### TASK OBJECTIVE
The listing beneath should be written out in full, exactly as shown.

### COLLECTED DATA
■ ■ ■ ■

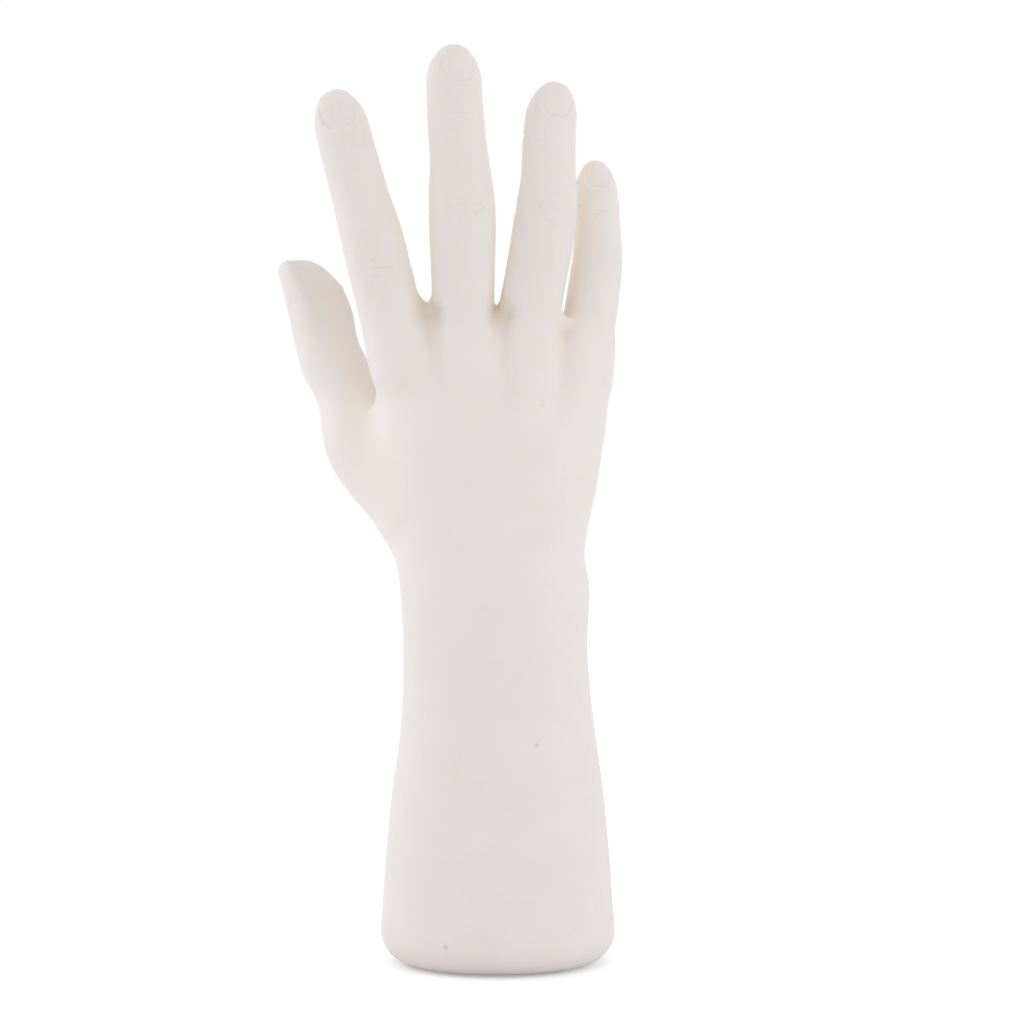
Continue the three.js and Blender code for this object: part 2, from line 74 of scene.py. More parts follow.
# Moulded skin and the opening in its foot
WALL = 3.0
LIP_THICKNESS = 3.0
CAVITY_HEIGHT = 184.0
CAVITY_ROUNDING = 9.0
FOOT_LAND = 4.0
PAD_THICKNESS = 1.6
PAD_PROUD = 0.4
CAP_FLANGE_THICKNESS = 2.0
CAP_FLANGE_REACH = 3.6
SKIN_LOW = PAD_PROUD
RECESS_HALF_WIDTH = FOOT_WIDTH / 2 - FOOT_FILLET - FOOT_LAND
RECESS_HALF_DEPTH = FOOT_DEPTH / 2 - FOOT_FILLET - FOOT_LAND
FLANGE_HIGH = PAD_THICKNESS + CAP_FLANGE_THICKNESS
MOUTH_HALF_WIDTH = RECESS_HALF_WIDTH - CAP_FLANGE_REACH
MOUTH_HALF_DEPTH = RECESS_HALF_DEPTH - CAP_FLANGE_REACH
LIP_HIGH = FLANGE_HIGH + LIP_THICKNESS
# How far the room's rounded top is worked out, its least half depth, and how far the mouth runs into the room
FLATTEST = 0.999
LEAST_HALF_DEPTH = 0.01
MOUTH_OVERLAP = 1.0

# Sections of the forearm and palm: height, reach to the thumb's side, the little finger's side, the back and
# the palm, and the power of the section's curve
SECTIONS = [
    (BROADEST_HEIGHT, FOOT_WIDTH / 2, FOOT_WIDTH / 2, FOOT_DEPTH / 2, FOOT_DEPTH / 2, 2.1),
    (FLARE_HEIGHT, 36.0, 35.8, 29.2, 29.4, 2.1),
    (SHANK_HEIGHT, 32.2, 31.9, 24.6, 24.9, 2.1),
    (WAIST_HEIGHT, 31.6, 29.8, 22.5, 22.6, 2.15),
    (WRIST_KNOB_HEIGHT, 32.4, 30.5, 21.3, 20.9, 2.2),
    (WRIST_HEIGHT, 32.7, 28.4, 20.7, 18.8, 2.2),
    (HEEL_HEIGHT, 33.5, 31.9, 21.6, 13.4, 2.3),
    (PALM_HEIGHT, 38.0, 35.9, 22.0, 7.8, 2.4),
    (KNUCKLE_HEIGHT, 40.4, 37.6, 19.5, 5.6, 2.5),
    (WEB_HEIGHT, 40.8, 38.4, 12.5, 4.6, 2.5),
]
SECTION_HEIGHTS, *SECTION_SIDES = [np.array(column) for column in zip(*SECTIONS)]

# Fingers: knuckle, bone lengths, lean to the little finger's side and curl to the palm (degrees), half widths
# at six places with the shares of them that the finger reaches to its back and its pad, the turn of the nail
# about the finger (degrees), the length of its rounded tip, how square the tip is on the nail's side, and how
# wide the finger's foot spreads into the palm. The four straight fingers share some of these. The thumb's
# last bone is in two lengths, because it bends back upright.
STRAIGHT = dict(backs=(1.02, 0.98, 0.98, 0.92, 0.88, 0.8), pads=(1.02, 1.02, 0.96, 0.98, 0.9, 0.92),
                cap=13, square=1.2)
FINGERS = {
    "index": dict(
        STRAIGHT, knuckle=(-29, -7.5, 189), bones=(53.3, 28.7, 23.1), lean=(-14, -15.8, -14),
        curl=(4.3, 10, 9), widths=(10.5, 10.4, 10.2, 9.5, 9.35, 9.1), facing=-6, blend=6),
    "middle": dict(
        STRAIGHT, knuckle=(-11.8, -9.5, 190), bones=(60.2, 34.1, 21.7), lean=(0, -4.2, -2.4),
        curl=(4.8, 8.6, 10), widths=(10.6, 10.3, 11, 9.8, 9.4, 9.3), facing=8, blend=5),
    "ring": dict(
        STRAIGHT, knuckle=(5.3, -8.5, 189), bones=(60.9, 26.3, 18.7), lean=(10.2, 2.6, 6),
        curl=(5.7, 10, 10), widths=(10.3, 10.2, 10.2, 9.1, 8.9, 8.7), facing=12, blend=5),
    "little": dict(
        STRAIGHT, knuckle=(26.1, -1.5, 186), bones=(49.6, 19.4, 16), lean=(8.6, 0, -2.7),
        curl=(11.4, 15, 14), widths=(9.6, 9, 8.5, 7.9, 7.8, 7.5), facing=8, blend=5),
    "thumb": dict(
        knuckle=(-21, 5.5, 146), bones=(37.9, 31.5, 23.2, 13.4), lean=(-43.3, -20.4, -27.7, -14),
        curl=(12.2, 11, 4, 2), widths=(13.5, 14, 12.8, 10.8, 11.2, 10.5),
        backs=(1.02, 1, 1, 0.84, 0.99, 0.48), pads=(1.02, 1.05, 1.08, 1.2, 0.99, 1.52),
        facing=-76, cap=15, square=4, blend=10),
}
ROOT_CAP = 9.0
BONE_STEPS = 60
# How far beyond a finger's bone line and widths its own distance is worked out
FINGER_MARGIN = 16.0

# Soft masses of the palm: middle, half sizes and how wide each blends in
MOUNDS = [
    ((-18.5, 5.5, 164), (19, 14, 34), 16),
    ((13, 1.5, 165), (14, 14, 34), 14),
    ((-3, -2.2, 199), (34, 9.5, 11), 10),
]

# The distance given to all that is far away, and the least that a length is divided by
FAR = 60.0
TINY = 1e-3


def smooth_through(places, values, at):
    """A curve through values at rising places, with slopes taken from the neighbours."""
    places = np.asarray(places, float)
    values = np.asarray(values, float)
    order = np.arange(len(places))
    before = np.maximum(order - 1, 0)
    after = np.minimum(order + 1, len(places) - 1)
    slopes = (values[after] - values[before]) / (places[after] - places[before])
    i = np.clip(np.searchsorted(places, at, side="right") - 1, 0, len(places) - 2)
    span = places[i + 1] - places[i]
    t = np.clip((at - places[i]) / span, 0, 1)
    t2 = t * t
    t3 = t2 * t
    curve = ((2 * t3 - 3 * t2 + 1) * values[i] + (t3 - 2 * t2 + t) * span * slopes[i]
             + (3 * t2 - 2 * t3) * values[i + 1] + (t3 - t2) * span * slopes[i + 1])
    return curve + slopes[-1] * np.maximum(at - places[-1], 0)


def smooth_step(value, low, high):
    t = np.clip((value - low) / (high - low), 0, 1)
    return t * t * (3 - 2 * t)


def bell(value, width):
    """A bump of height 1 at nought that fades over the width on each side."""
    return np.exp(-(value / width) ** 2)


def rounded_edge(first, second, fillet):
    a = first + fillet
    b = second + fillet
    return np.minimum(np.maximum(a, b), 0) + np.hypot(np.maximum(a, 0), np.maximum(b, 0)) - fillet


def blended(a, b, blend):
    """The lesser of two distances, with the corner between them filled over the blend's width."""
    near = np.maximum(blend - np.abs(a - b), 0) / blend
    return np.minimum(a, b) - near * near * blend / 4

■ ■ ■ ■

### TASK RESULT
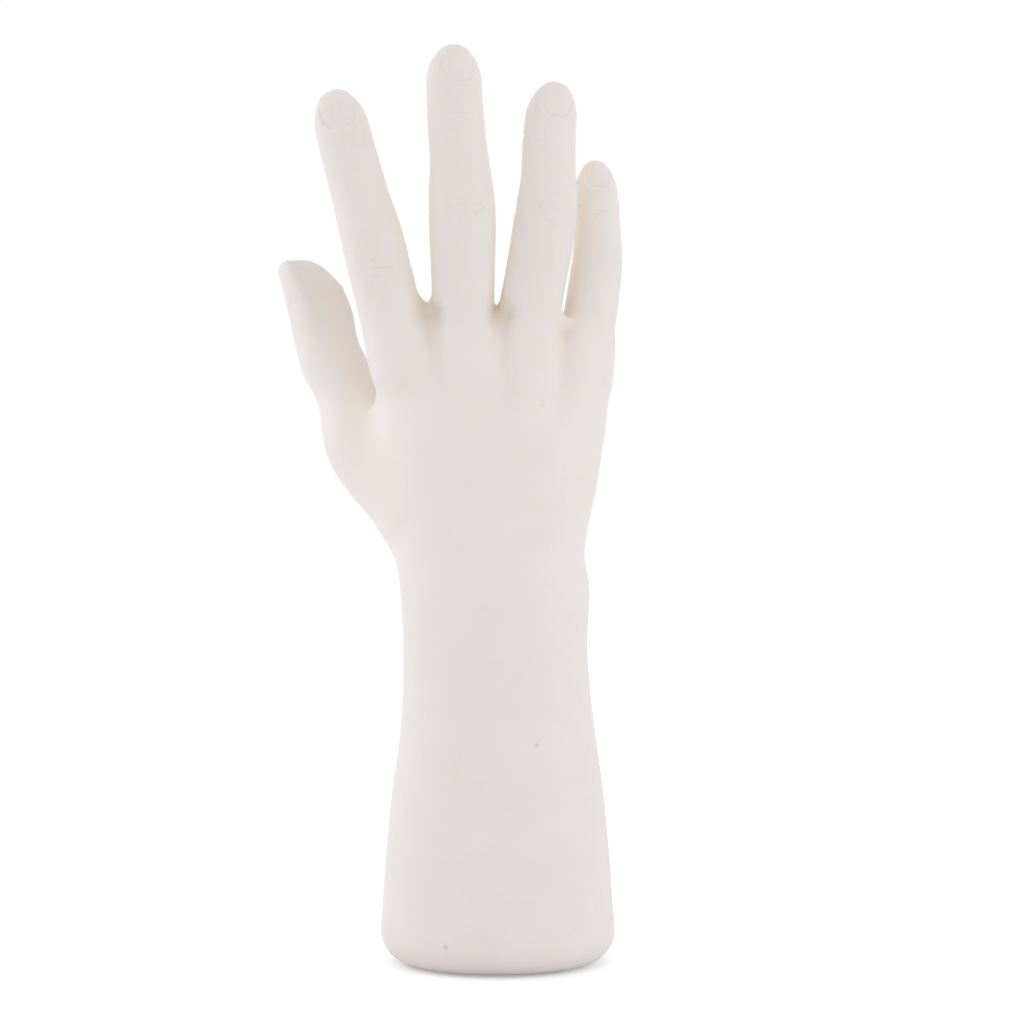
Continue the three.js and Blender code for this object: part 2, from line 74 of scene.py. More parts follow.
# Moulded skin and the opening in its foot
WALL = 3.0
LIP_THICKNESS = 3.0
CAVITY_HEIGHT = 184.0
CAVITY_ROUNDING = 9.0
FOOT_LAND = 4.0
PAD_THICKNESS = 1.6
PAD_PROUD = 0.4
CAP_FLANGE_THICKNESS = 2.0
CAP_FLANGE_REACH = 3.6
SKIN_LOW = PAD_PROUD
RECESS_HALF_WIDTH = FOOT_WIDTH / 2 - FOOT_FILLET - FOOT_LAND
RECESS_HALF_DEPTH = FOOT_DEPTH / 2 - FOOT_FILLET - FOOT_LAND
FLANGE_HIGH = PAD_THICKNESS + CAP_FLANGE_THICKNESS
MOUTH_HALF_WIDTH = RECESS_HALF_WIDTH - CAP_FLANGE_REACH
MOUTH_HALF_DEPTH = RECESS_HALF_DEPTH - CAP_FLANGE_REACH
LIP_HIGH = FLANGE_HIGH + LIP_THICKNESS
# How far the room's rounded top is worked out, its least half depth, and how far the mouth runs into the room
FLATTEST = 0.999
LEAST_HALF_DEPTH = 0.01
MOUTH_OVERLAP = 1.0

# Sections of the forearm and palm: height, reach to the thumb's side, the little finger's side, the back and
# the palm, and the power of the section's curve
SECTIONS = [
    (BROADEST_HEIGHT, FOOT_WIDTH / 2, FOOT_WIDTH / 2, FOOT_DEPTH / 2, FOOT_DEPTH / 2, 2.1),
    (FLARE_HEIGHT, 36.0, 35.8, 29.2, 29.4, 2.1),
    (SHANK_HEIGHT, 32.2, 31.9, 24.6, 24.9, 2.1),
    (WAIST_HEIGHT, 31.6, 29.8, 22.5, 22.6, 2.15),
    (WRIST_KNOB_HEIGHT, 32.4, 30.5, 21.3, 20.9, 2.2),
    (WRIST_HEIGHT, 32.7, 28.4, 20.7, 18.8, 2.2),
    (HEEL_HEIGHT, 33.5, 31.9, 21.6, 13.4, 2.3),
    (PALM_HEIGHT, 38.0, 35.9, 22.0, 7.8, 2.4),
    (KNUCKLE_HEIGHT, 40.4, 37.6, 19.5, 5.6, 2.5),
    (WEB_HEIGHT, 40.8, 38.4, 12.5, 4.6, 2.5),
]
SECTION_HEIGHTS, *SECTION_SIDES = [np.array(column) for column in zip(*SECTIONS)]

# Fingers: knuckle, bone lengths, lean to the little finger's side and curl to the palm (degrees), half widths
# at six places with the shares of them that the finger reaches to its back and its pad, the turn of the nail
# about the finger (degrees), the length of its rounded tip, how square the tip is on the nail's side, and how
# wide the finger's foot spreads into the palm. The four straight fingers share some of these. The thumb's
# last bone is in two lengths, because it bends back upright.
STRAIGHT = dict(backs=(1.02, 0.98, 0.98, 0.92, 0.88, 0.8), pads=(1.02, 1.02, 0.96, 0.98, 0.9, 0.92),
                cap=13, square=1.2)
FINGERS = {
    "index": dict(
        STRAIGHT, knuckle=(-29, -7.5, 189), bones=(53.3, 28.7, 23.1), lean=(-14, -15.8, -14),
        curl=(4.3, 10, 9), widths=(10.5, 10.4, 10.2, 9.5, 9.35, 9.1), facing=-6, blend=6),
    "middle": dict(
        STRAIGHT, knuckle=(-11.8, -9.5, 190), bones=(60.2, 34.1, 21.7), lean=(0, -4.2, -2.4),
        curl=(4.8, 8.6, 10), widths=(10.6, 10.3, 11, 9.8, 9.4, 9.3), facing=8, blend=5),
    "ring": dict(
        STRAIGHT, knuckle=(5.3, -8.5, 189), bones=(60.9, 26.3, 18.7), lean=(10.2, 2.6, 6),
        curl=(5.7, 10, 10), widths=(10.3, 10.2, 10.2, 9.1, 8.9, 8.7), facing=12, blend=5),
    "little": dict(
        STRAIGHT, knuckle=(26.1, -1.5, 186), bones=(49.6, 19.4, 16), lean=(8.6, 0, -2.7),
        curl=(11.4, 15, 14), widths=(9.6, 9, 8.5, 7.9, 7.8, 7.5), facing=8, blend=5),
    "thumb": dict(
        knuckle=(-21, 5.5, 146), bones=(37.9, 31.5, 23.2, 13.4), lean=(-43.3, -20.4, -27.7, -14),
        curl=(12.2, 11, 4, 2), widths=(13.5, 14, 12.8, 10.8, 11.2, 10.5),
        backs=(1.02, 1, 1, 0.84, 0.99, 0.48), pads=(1.02, 1.05, 1.08, 1.2, 0.99, 1.52),
        facing=-76, cap=15, square=4, blend=10),
}
ROOT_CAP = 9.0
BONE_STEPS = 60
# How far beyond a finger's bone line and widths its own distance is worked out
FINGER_MARGIN = 16.0

# Soft masses of the palm: middle, half sizes and how wide each blends in
MOUNDS = [
    ((-18.5, 5.5, 164), (19, 14, 34), 16),
    ((13, 1.5, 165), (14, 14, 34), 14),
    ((-3, -2.2, 199), (34, 9.5, 11), 10),
]

# The distance given to all that is far away, and the least that a length is divided by
FAR = 60.0
TINY = 1e-3


def smooth_through(places, values, at):
    """A curve through values at rising places, with slopes taken from the neighbours."""
    places = np.asarray(places, float)
    values = np.asarray(values, float)
    order = np.arange(len(places))
    before = np.maximum(order - 1, 0)
    after = np.minimum(order + 1, len(places) - 1)
    slopes = (values[after] - values[before]) / (places[after] - places[before])
    i = np.clip(np.searchsorted(places, at, side="right") - 1, 0, len(places) - 2)
    span = places[i + 1] - places[i]
    t = np.clip((at - places[i]) / span, 0, 1)
    t2 = t * t
    t3 = t2 * t
    curve = ((2 * t3 - 3 * t2 + 1) * values[i] + (t3 - 2 * t2 + t) * span * slopes[i]
             + (3 * t2 - 2 * t3) * values[i + 1] + (t3 - t2) * span * slopes[i + 1])
    return curve + slopes[-1] * np.maximum(at - places[-1], 0)


def smooth_step(value, low, high):
    t = np.clip((value - low) / (high - low), 0, 1)
    return t * t * (3 - 2 * t)


def bell(value, width):
    """A bump of height 1 at nought that fades over the width on each side."""
    return np.exp(-(value / width) ** 2)


def rounded_edge(first, second, fillet):
    a = first + fillet
    b = second + fillet
    return np.minimum(np.maximum(a, b), 0) + np.hypot(np.maximum(a, 0), np.maximum(b, 0)) - fillet


def blended(a, b, blend):
    """The lesser of two distances, with the corner between them filled over the blend's width."""
    near = np.maximum(blend - np.abs(a - b), 0) / blend
    return np.minimum(a, b) - near * near * blend / 4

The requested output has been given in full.